> [Goal]: Return only the lines running from the top of the entries to the line with "TIP_ROW = int(np.searchsorted(LEVELS, ARMHOLE_TOP", inclusive, exactly as written.

[Start Exercise materials]

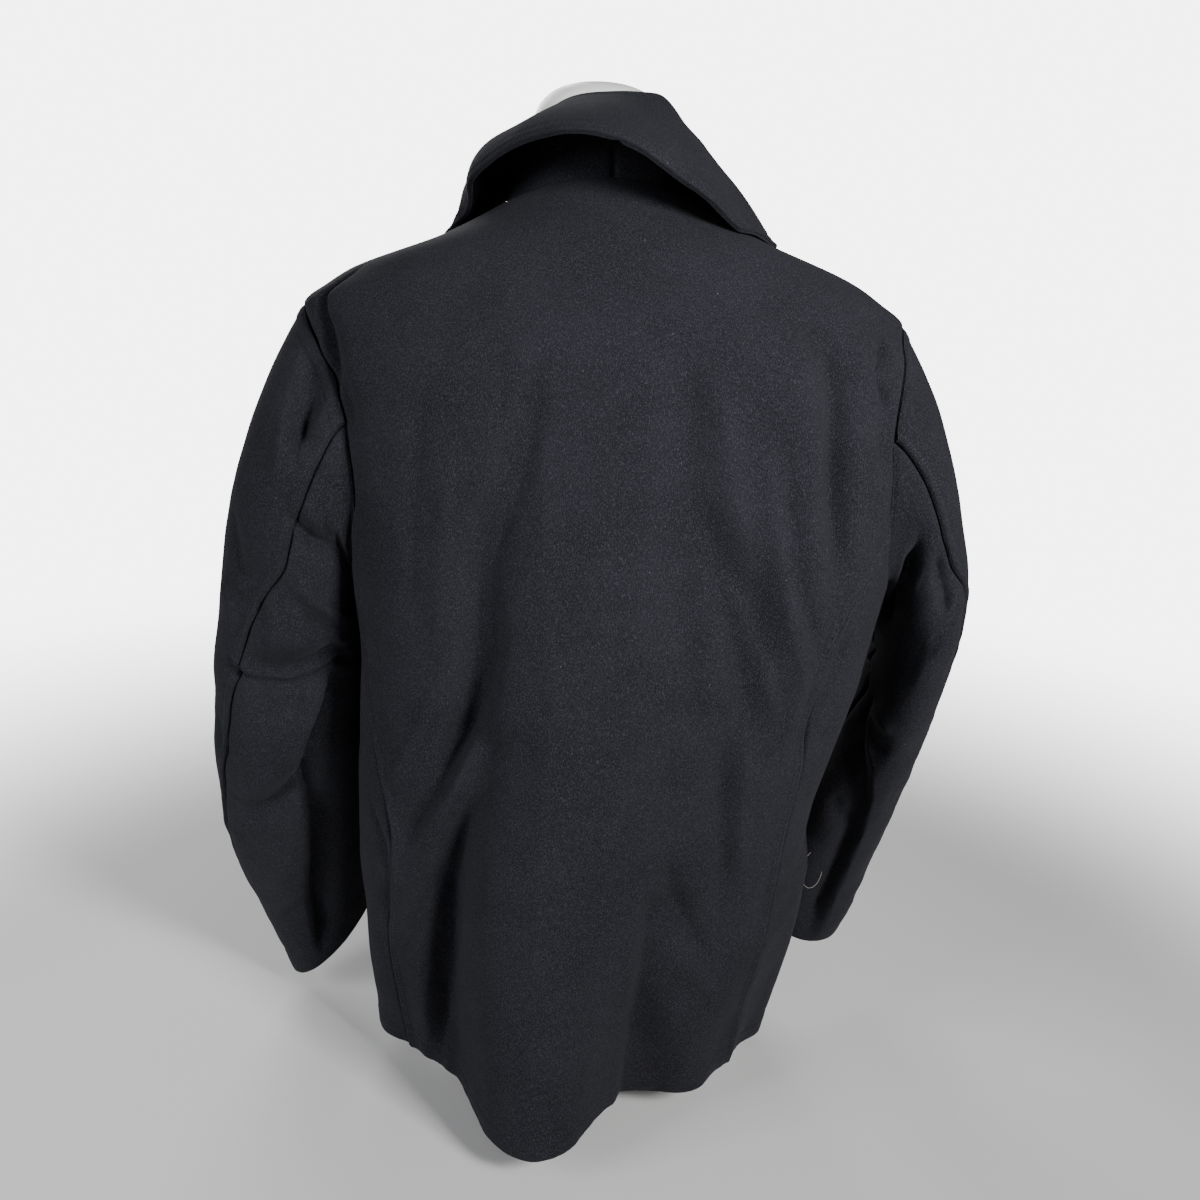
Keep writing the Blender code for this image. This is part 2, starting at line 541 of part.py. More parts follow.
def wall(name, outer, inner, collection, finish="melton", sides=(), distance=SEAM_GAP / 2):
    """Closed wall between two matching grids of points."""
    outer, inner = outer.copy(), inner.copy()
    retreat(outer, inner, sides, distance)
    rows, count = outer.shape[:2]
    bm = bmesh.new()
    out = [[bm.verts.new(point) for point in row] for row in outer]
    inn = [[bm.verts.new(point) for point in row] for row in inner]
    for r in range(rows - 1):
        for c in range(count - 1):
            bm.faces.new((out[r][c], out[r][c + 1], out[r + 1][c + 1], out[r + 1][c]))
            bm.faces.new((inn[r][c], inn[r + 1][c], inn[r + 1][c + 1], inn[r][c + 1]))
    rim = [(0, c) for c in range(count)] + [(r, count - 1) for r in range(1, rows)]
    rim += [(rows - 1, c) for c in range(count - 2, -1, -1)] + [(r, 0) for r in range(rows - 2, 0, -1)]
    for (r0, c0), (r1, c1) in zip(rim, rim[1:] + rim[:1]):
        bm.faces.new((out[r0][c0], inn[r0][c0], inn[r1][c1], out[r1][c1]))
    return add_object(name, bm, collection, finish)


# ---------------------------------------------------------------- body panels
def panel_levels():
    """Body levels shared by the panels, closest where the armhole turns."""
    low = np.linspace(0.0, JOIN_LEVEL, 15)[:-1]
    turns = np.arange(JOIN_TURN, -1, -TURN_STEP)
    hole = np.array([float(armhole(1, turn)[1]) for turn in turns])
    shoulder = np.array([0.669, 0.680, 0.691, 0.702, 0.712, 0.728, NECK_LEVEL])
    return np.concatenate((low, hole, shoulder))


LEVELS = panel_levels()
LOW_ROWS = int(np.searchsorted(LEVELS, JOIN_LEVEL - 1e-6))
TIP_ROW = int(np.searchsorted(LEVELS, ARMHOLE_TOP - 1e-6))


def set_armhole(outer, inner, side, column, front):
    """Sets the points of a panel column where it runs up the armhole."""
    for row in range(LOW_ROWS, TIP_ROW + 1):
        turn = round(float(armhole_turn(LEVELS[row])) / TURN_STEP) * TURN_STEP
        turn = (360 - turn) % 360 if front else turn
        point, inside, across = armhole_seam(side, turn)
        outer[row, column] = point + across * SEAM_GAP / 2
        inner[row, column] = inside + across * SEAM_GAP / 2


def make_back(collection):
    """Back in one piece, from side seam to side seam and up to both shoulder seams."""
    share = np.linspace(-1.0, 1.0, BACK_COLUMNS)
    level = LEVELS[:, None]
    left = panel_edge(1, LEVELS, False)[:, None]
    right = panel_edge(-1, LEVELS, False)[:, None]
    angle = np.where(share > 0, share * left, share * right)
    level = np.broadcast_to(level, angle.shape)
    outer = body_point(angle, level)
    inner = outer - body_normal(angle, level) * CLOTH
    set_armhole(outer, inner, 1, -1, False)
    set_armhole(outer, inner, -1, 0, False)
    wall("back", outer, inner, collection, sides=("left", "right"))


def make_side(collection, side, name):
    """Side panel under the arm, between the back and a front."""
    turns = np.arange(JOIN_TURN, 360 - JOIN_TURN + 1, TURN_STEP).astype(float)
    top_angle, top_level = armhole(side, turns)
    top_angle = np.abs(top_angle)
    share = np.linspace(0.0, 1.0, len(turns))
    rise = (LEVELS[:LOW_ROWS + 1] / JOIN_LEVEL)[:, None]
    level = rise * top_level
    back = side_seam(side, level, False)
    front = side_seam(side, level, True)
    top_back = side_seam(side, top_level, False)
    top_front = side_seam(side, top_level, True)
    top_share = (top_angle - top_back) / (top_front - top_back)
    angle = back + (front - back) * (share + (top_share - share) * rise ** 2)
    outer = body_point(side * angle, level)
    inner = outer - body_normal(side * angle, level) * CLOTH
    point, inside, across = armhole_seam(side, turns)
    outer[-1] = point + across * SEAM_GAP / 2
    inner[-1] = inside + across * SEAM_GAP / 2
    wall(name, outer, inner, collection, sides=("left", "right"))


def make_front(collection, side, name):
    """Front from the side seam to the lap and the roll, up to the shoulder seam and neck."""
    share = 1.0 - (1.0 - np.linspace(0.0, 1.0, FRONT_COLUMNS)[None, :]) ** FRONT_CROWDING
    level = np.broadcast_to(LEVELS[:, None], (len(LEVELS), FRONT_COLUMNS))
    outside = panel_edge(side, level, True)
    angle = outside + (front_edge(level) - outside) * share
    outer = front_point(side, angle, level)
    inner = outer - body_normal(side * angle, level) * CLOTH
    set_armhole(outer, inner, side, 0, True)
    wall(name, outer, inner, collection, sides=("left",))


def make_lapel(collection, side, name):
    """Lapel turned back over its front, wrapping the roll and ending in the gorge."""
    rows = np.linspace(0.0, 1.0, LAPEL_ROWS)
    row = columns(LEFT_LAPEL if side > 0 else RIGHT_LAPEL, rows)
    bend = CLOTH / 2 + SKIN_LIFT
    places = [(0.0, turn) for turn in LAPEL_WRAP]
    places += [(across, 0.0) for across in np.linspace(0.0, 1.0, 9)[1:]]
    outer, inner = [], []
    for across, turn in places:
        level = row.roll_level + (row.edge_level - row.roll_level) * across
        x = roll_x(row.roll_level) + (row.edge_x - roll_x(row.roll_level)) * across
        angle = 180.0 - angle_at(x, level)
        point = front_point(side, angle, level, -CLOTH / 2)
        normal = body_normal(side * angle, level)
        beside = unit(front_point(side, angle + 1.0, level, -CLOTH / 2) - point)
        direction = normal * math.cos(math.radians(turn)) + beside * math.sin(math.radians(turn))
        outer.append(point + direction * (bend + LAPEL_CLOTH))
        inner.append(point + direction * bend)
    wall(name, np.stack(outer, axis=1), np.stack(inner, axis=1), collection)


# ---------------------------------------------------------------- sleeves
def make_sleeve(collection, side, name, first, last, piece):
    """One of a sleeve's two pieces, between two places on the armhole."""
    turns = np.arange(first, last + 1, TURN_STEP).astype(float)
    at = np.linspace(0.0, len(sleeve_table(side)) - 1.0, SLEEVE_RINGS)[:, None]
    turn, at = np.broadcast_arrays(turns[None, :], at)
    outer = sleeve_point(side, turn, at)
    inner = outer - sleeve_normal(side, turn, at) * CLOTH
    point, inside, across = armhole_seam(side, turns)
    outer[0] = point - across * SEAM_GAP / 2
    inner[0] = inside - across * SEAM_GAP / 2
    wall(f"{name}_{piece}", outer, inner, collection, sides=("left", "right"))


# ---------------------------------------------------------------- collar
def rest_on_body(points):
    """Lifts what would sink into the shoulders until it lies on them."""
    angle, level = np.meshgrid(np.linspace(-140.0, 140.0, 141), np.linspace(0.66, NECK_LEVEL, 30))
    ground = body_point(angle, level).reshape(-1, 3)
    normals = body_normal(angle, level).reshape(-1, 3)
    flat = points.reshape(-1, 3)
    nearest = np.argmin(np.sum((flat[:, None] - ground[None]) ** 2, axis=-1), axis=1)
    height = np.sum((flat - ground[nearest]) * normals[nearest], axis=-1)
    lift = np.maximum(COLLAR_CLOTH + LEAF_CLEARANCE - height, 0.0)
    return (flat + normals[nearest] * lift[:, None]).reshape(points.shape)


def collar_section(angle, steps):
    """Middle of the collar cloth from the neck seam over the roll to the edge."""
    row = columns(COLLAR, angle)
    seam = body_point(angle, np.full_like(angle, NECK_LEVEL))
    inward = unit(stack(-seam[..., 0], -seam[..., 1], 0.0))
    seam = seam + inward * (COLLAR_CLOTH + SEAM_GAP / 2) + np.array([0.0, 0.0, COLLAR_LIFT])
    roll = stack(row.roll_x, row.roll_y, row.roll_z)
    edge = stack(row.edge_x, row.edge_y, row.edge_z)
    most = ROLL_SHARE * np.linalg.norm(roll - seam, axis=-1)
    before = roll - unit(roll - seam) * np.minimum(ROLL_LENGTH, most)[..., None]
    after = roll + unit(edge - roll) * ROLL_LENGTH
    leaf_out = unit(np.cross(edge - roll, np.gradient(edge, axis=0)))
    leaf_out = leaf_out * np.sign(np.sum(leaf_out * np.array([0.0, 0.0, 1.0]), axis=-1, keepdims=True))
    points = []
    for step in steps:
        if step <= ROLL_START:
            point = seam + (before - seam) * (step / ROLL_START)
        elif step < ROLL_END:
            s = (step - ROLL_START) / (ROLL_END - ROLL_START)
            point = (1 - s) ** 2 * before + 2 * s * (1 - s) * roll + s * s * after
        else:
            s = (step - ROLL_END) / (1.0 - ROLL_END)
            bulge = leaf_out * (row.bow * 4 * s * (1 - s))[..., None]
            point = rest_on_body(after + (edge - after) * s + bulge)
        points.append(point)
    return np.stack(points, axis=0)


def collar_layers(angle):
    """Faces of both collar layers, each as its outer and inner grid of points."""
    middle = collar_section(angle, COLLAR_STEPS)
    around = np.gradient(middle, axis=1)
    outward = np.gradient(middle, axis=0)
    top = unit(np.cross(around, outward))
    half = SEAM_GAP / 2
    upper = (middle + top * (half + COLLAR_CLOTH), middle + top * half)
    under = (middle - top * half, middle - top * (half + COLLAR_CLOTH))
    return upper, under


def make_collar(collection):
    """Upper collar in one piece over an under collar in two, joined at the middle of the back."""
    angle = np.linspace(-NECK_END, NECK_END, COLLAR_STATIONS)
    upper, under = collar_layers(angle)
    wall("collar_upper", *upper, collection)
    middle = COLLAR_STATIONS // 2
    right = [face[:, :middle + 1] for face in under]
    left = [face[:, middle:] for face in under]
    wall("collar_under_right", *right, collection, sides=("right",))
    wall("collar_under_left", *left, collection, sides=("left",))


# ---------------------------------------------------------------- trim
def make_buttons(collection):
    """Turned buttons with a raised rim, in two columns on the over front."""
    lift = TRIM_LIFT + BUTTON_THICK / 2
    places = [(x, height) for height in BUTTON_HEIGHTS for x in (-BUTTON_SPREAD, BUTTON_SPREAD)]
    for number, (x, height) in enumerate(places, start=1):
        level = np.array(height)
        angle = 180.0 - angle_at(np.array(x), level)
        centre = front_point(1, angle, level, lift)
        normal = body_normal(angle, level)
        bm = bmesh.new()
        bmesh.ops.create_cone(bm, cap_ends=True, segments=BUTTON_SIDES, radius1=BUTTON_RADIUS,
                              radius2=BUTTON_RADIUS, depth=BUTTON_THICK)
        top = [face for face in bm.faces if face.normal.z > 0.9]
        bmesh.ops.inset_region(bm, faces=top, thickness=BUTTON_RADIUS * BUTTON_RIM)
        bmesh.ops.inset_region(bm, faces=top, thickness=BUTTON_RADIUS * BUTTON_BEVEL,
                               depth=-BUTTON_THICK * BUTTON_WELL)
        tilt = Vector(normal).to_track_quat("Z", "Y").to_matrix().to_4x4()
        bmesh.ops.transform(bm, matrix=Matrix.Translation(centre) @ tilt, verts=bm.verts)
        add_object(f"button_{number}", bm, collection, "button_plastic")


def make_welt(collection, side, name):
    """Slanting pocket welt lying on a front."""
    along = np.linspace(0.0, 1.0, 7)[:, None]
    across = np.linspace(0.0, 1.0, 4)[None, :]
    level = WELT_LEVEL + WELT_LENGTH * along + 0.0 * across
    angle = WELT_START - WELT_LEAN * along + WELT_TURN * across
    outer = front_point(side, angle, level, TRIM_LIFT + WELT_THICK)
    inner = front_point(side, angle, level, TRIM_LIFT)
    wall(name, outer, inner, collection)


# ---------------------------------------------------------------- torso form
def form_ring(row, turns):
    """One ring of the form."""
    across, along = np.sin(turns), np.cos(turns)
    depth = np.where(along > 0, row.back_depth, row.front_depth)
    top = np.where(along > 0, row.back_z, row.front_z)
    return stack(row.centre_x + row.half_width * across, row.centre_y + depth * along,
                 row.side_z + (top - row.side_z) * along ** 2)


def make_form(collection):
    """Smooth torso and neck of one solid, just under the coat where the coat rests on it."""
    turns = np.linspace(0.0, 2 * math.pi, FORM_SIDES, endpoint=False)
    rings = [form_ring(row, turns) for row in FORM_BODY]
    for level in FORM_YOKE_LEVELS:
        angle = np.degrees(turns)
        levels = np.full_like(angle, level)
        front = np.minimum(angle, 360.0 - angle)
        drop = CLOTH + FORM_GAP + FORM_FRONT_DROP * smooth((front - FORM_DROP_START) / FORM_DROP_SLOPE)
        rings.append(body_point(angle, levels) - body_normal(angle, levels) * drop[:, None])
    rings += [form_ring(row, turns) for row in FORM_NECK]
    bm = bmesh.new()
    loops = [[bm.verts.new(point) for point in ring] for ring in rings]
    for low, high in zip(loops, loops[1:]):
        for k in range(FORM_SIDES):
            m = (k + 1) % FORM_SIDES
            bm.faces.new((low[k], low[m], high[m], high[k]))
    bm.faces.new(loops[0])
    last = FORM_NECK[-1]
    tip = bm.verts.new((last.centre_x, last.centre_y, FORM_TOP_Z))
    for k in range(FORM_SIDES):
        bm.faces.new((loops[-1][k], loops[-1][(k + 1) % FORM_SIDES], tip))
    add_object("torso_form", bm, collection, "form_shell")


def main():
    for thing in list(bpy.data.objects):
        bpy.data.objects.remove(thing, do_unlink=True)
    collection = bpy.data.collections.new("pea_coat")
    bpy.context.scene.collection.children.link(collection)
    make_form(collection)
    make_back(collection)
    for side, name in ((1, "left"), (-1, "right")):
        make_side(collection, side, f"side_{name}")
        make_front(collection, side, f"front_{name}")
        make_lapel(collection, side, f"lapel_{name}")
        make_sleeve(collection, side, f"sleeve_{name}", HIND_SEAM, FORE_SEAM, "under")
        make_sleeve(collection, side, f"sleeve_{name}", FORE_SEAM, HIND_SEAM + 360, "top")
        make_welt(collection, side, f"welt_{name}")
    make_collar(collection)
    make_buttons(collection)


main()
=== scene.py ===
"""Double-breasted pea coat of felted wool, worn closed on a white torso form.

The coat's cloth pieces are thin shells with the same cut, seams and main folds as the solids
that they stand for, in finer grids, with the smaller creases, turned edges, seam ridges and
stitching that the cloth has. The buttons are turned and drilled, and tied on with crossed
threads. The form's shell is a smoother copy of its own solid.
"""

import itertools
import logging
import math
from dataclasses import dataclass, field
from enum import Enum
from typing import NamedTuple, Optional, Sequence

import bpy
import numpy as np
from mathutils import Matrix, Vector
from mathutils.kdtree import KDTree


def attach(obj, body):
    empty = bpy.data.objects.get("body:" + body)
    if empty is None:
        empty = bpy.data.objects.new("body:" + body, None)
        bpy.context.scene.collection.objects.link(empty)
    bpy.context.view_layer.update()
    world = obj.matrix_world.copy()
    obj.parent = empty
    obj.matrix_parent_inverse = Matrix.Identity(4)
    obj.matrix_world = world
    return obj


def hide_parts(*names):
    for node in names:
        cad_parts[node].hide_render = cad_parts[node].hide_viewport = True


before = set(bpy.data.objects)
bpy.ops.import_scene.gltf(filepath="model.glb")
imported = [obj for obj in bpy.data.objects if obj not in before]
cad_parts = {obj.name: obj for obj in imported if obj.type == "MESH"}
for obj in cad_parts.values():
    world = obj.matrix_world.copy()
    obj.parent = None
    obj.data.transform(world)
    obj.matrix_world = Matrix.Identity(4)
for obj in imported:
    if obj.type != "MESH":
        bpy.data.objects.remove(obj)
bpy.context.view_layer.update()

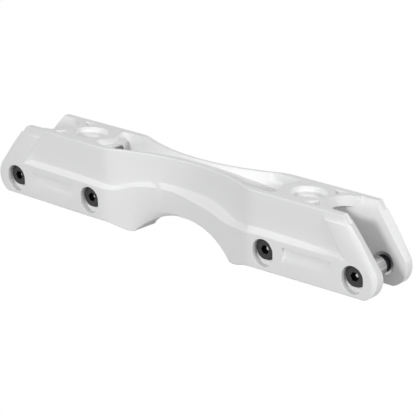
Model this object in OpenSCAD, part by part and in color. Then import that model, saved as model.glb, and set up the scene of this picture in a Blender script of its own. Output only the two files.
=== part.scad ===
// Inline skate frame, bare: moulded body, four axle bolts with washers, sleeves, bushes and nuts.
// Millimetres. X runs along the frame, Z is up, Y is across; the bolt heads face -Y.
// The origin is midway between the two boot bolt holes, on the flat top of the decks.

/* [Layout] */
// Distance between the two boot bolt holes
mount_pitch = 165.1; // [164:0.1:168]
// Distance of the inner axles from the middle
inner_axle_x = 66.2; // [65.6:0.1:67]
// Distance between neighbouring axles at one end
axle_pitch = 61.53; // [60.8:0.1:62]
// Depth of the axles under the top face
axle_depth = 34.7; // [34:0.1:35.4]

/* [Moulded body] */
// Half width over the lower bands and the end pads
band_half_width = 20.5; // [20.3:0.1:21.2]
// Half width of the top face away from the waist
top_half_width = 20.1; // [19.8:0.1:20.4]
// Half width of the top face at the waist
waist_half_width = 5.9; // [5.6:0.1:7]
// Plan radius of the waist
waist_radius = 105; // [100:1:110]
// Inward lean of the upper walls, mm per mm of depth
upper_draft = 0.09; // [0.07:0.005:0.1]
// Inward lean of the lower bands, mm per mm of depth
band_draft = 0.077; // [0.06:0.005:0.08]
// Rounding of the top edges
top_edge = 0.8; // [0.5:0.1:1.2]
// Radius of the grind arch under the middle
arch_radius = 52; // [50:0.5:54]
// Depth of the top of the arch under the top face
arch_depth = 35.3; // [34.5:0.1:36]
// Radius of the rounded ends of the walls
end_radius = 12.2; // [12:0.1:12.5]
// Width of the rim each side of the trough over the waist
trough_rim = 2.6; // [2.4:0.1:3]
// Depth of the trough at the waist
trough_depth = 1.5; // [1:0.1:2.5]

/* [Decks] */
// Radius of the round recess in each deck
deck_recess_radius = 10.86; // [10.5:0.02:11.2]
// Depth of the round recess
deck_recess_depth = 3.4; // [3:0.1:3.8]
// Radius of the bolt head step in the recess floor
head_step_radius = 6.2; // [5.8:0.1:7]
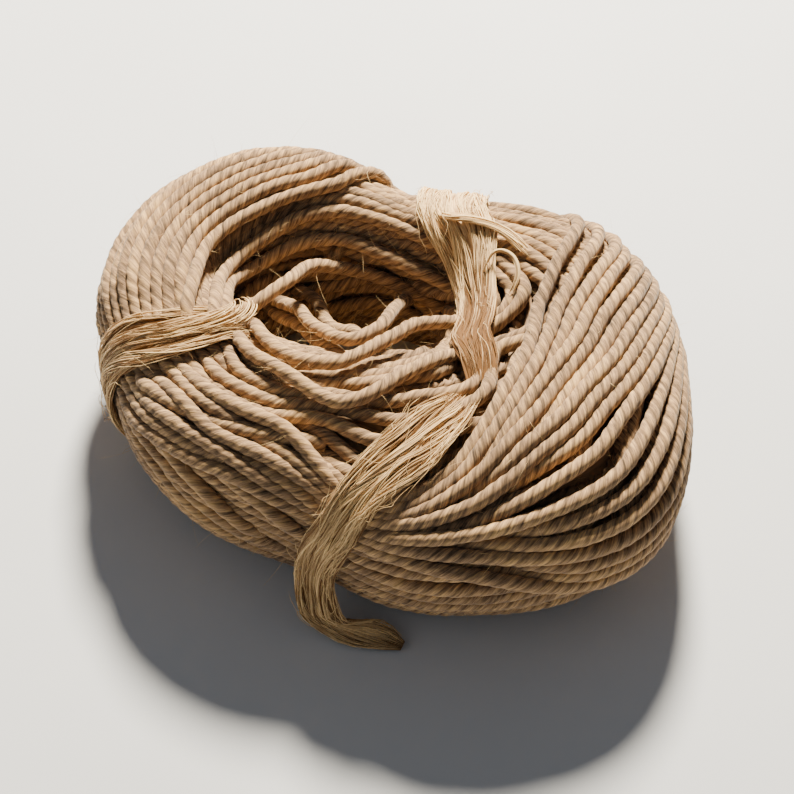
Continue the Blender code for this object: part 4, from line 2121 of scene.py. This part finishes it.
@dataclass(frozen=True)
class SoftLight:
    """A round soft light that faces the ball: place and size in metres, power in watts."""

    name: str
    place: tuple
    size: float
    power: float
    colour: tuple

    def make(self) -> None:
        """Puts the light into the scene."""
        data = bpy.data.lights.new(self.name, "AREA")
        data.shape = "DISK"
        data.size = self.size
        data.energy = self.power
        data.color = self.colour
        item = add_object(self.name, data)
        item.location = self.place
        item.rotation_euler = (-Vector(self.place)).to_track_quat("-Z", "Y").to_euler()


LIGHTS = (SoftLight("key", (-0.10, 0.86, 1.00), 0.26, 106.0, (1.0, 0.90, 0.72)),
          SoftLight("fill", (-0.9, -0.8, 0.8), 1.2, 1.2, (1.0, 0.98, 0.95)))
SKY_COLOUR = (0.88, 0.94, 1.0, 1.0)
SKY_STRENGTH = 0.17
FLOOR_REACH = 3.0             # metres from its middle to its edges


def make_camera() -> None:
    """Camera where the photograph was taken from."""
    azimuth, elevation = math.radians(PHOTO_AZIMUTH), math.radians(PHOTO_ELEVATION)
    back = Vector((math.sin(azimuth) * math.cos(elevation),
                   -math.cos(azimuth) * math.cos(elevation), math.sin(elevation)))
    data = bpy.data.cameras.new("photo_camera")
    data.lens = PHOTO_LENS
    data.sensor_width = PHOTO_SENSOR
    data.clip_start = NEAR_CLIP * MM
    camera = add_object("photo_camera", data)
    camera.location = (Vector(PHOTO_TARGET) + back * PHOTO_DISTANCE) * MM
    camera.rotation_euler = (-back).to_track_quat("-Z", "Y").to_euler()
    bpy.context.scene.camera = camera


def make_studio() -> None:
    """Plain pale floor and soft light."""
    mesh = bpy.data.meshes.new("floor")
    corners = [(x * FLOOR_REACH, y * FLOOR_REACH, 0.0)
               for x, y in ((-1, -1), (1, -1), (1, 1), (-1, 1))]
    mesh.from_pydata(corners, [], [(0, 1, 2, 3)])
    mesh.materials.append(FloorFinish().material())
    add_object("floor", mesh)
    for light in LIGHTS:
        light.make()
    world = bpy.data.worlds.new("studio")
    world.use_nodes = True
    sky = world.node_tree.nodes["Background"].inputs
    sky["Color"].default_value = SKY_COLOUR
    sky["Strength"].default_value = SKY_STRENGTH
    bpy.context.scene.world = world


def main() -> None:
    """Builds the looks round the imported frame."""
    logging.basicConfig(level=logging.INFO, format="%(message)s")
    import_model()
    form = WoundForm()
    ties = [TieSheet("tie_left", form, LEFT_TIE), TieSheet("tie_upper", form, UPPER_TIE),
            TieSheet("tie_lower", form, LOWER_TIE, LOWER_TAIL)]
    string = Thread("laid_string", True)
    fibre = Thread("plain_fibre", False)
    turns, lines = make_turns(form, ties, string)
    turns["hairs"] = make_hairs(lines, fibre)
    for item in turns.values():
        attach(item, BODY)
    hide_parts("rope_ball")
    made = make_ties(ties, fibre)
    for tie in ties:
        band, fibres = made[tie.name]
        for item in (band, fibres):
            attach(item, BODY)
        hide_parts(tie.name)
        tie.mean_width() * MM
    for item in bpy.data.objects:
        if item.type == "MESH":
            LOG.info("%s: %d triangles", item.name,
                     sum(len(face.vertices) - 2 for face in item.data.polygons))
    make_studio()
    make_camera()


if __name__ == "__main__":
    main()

[End Exercise materials]

> [Solution to this task]:
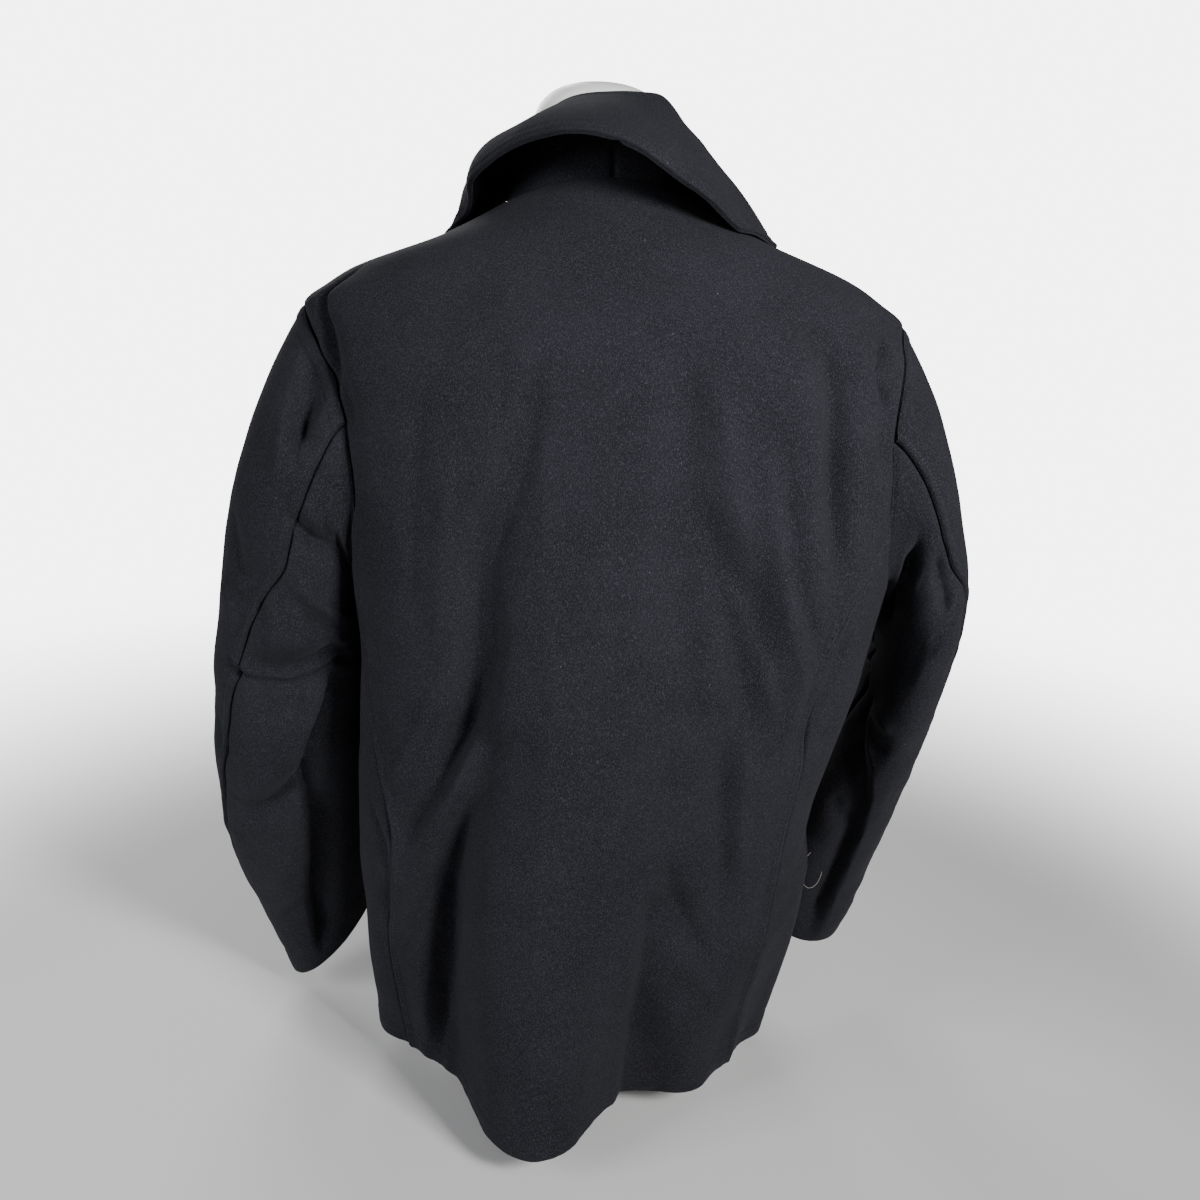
Keep writing the Blender code for this image. This is part 2, starting at line 541 of part.py. More parts follow.
def wall(name, outer, inner, collection, finish="melton", sides=(), distance=SEAM_GAP / 2):
    """Closed wall between two matching grids of points."""
    outer, inner = outer.copy(), inner.copy()
    retreat(outer, inner, sides, distance)
    rows, count = outer.shape[:2]
    bm = bmesh.new()
    out = [[bm.verts.new(point) for point in row] for row in outer]
    inn = [[bm.verts.new(point) for point in row] for row in inner]
    for r in range(rows - 1):
        for c in range(count - 1):
            bm.faces.new((out[r][c], out[r][c + 1], out[r + 1][c + 1], out[r + 1][c]))
            bm.faces.new((inn[r][c], inn[r + 1][c], inn[r + 1][c + 1], inn[r][c + 1]))
    rim = [(0, c) for c in range(count)] + [(r, count - 1) for r in range(1, rows)]
    rim += [(rows - 1, c) for c in range(count - 2, -1, -1)] + [(r, 0) for r in range(rows - 2, 0, -1)]
    for (r0, c0), (r1, c1) in zip(rim, rim[1:] + rim[:1]):
        bm.faces.new((out[r0][c0], inn[r0][c0], inn[r1][c1], out[r1][c1]))
    return add_object(name, bm, collection, finish)


# ---------------------------------------------------------------- body panels
def panel_levels():
    """Body levels shared by the panels, closest where the armhole turns."""
    low = np.linspace(0.0, JOIN_LEVEL, 15)[:-1]
    turns = np.arange(JOIN_TURN, -1, -TURN_STEP)
    hole = np.array([float(armhole(1, turn)[1]) for turn in turns])
    shoulder = np.array([0.669, 0.680, 0.691, 0.702, 0.712, 0.728, NECK_LEVEL])
    return np.concatenate((low, hole, shoulder))


LEVELS = panel_levels()
LOW_ROWS = int(np.searchsorted(LEVELS, JOIN_LEVEL - 1e-6))
TIP_ROW = int(np.searchsorted(LEVELS, ARMHOLE_TOP - 1e-6))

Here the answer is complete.